A BOOK started by Wirral-born journalist, Dom Phillips, who was murdered in the Amazon, will be published after the project was rewarded a £32,000 grant. 

In June 2022, Mr Phillips was shot dead alongside environmentalist Bruno Pereira while on his final research trip for How to Save the Amazon - a travel book on the destruction faced by the world’s most important rainforest.

Mr Phillips, 57, was originally from Bebington and attended St Anselm's College in Birkenhead.

Brazilian police believe the pair were targeted for helping indigenous activists defend land from illegal fishing and mining gangs. A judge ruled that three fishermen accused of murdering the pair would face trial by jury next year.

Recognizing the significance of this project, leading writers covering the Amazon have now come together to finish Phillips’s book and have been awarded a Whiting creative nonfiction grant of $40,000 (£32,000) to complete the project.

The judges said: "Dom Phillips’s reporting on ecological depredations in the Amazon, completed before his murder in the field, demonstrates impressive levels of access and a deep moral curiosity.

"It's rare to encounter travel writing that truly shows the reader something they haven't seen before; the sense of discovery—and, inevitably, peril—is palpable.
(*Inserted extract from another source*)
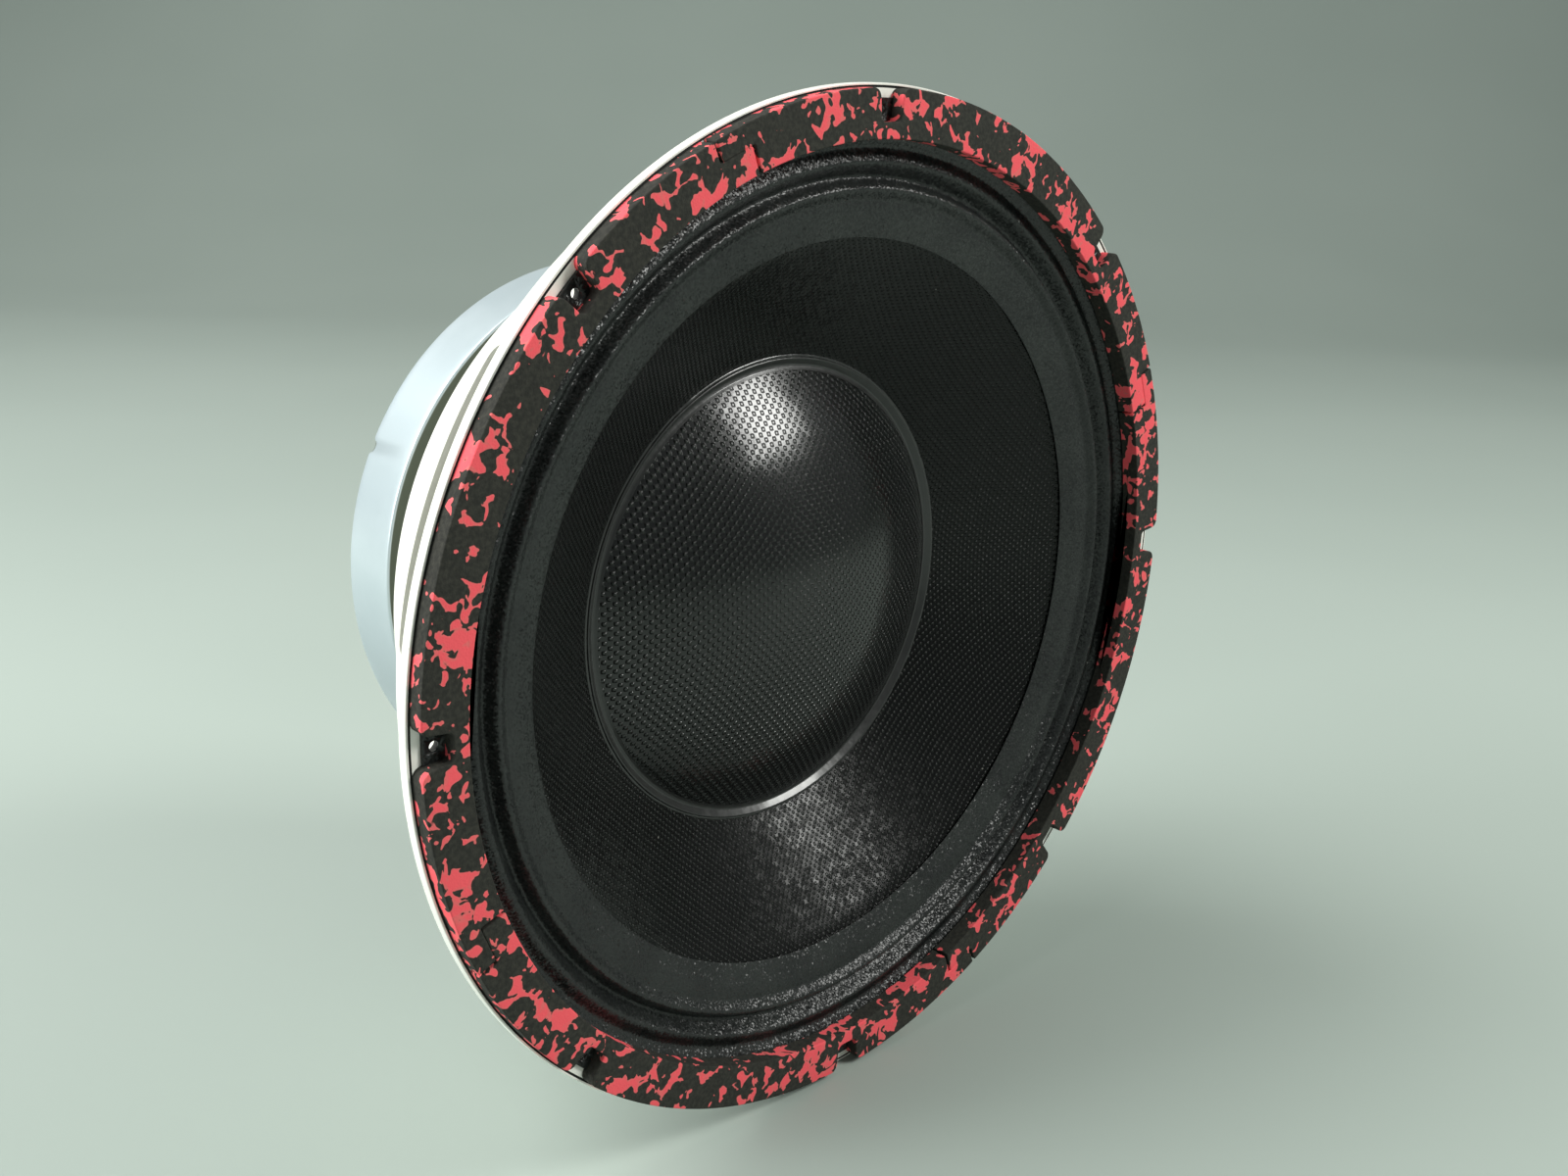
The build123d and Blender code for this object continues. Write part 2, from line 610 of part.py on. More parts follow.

"It is galvanizing to see this cohort of investigative journalists come together to deliver on Phillips’s vision, and, crucially, to include first-hand indigenous perspectives and their potential solutions. This project speaks not only to the threatened territory of the Amazon but the vulnerable territory of freedom of speech."

The group includes Jon Lee Anderson of The New Yorker and Tom Phillips, Latin America correspondent for the Guardian, and will be helmed by journalist Jonathan Watts.

The book will be published by Manilla Press, an imprint of Bonnier Books UK.

“We were thrilled to acquire Dom’s book and received dispatches from the Amazon as and when he could write them, and we could see the important book this was shaping up to be – immersing us in this incredible landscape, highlighting to us the work done by the peoples who live there, offering us new ways in which we can help restore this vital ecosystem,” said Justine Taylor, editorial manager at Bonnier.

“It was such a shock to learn of Dom and Bruno’s deaths – and an immeasurable loss for their families – but we are so glad and proud that Dom’s work will be continued by Jonathan Watts and his team of contributors.”